The Madonna with Child by Sanssferrato (Giovanni Battista Salvi) shows the chromatic balance of this painter’s model, Raphael, with whom it shares the taste for harmonic physical features, but with an extra sentimentality you would expect for a painter of the Baroque age.
The Coronation of Virgin Mary by Raphael was meant to support the Catholic doctrine of the Assumption of Mary, according to which the Mother of God did not pass away, but raised to Heavens. That is why the painting is divided into two horizontal parts, with an empty crypt on the lower side and the heavenly scene of Jesus placing the crown on Mary’s head. A similar theme is found in another work by Raphael, The Transfiguration of Jesus, but this one is of greater value, because of the fluidity between the two planes and of the natural reproduction of the sensation of movement.
Adam and Eve in the Garden of Eden is the most famous painting by Wenzel Peter, a Bohemian painter who specialized in painting accurate animal and flower species.

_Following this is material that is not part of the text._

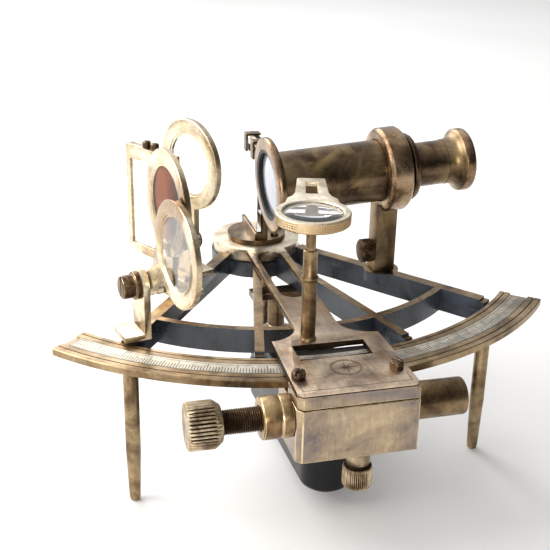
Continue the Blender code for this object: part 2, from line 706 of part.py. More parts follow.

Saint Sebastian is one of the numerous martyrs who died during the persecutions of Roman emperor Diocletian. Some of the numerous depictions of Saint Sebastian stabbed by arrows are found in the Vatican Museum. The painting of Saint Sebastian receiving the crown of martyrdom is attributed to Girolamo Siciolante da Sermoneta, a 16 century Italian artist.
The Polish king who lead the European armies that stopped the Ottomans at the gates of Vienna, Jan Sobieski III is honored by the Vatican with an entire room that hosts a gigantic oil painting by Polish painter Jean Matejko. Above the luxurious painting, on the gilded frame, sits the Latin dictum “Non nobis, Domine, sed nomini Tuo da gloriam” (Not to us, Our Lord, but to Thee belongs the glory), which is a verse from Psalms.